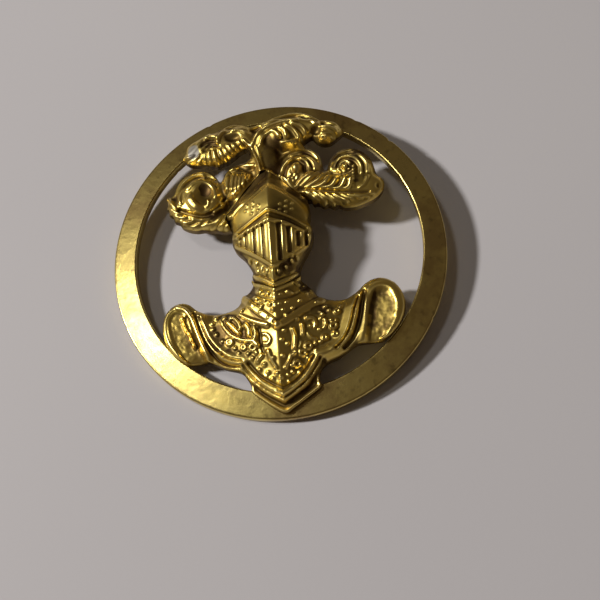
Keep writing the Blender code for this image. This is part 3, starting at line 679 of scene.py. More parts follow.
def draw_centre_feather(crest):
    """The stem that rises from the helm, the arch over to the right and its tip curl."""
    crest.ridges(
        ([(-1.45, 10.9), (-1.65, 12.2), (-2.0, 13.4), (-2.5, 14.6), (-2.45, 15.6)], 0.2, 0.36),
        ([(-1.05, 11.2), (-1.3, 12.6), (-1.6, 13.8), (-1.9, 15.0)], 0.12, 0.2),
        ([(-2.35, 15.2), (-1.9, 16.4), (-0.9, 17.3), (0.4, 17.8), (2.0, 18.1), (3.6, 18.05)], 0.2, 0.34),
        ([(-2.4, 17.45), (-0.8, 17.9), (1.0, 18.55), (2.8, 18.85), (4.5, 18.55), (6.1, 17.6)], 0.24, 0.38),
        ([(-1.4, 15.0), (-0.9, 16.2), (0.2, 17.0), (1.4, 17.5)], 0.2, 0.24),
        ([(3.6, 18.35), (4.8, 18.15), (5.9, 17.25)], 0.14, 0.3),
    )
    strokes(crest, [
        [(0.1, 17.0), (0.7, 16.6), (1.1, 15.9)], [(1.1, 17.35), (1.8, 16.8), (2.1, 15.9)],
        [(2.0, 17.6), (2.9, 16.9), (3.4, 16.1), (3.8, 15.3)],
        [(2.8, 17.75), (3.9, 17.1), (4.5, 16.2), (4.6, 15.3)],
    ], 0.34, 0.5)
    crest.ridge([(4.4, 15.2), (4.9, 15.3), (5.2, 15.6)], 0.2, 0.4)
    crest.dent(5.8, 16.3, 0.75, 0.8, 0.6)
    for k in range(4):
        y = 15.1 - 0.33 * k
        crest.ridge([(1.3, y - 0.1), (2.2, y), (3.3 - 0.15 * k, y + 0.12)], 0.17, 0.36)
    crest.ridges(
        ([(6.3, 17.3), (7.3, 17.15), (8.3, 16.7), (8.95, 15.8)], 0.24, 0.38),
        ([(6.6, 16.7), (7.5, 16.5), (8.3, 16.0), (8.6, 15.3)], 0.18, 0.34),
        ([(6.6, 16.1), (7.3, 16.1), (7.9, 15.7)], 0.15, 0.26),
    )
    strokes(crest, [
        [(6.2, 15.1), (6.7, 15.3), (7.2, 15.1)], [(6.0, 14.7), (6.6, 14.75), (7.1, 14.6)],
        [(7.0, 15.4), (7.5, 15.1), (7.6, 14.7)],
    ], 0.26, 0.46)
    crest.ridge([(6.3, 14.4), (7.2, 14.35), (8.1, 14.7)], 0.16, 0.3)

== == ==

■ **GIVEN INSTRUCTION**: Reproduce the listing shown above in its entirety, exactly.

■ **RESPONSE TO THIS EXERCISE**:
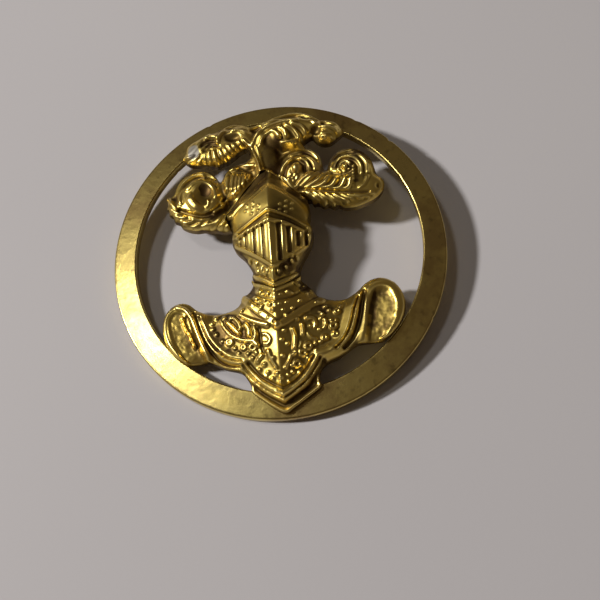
Keep writing the Blender code for this image. This is part 3, starting at line 679 of scene.py. More parts follow.
def draw_centre_feather(crest):
    """The stem that rises from the helm, the arch over to the right and its tip curl."""
    crest.ridges(
        ([(-1.45, 10.9), (-1.65, 12.2), (-2.0, 13.4), (-2.5, 14.6), (-2.45, 15.6)], 0.2, 0.36),
        ([(-1.05, 11.2), (-1.3, 12.6), (-1.6, 13.8), (-1.9, 15.0)], 0.12, 0.2),
        ([(-2.35, 15.2), (-1.9, 16.4), (-0.9, 17.3), (0.4, 17.8), (2.0, 18.1), (3.6, 18.05)], 0.2, 0.34),
        ([(-2.4, 17.45), (-0.8, 17.9), (1.0, 18.55), (2.8, 18.85), (4.5, 18.55), (6.1, 17.6)], 0.24, 0.38),
        ([(-1.4, 15.0), (-0.9, 16.2), (0.2, 17.0), (1.4, 17.5)], 0.2, 0.24),
        ([(3.6, 18.35), (4.8, 18.15), (5.9, 17.25)], 0.14, 0.3),
    )
    strokes(crest, [
        [(0.1, 17.0), (0.7, 16.6), (1.1, 15.9)], [(1.1, 17.35), (1.8, 16.8), (2.1, 15.9)],
        [(2.0, 17.6), (2.9, 16.9), (3.4, 16.1), (3.8, 15.3)],
        [(2.8, 17.75), (3.9, 17.1), (4.5, 16.2), (4.6, 15.3)],
    ], 0.34, 0.5)
    crest.ridge([(4.4, 15.2), (4.9, 15.3), (5.2, 15.6)], 0.2, 0.4)
    crest.dent(5.8, 16.3, 0.75, 0.8, 0.6)
    for k in range(4):
        y = 15.1 - 0.33 * k
        crest.ridge([(1.3, y - 0.1), (2.2, y), (3.3 - 0.15 * k, y + 0.12)], 0.17, 0.36)
    crest.ridges(
        ([(6.3, 17.3), (7.3, 17.15), (8.3, 16.7), (8.95, 15.8)], 0.24, 0.38),
        ([(6.6, 16.7), (7.5, 16.5), (8.3, 16.0), (8.6, 15.3)], 0.18, 0.34),
        ([(6.6, 16.1), (7.3, 16.1), (7.9, 15.7)], 0.15, 0.26),
    )
    strokes(crest, [
        [(6.2, 15.1), (6.7, 15.3), (7.2, 15.1)], [(6.0, 14.7), (6.6, 14.75), (7.1, 14.6)],
        [(7.0, 15.4), (7.5, 15.1), (7.6, 14.7)],
    ], 0.26, 0.46)
    crest.ridge([(6.3, 14.4), (7.2, 14.35), (8.1, 14.7)], 0.16, 0.3)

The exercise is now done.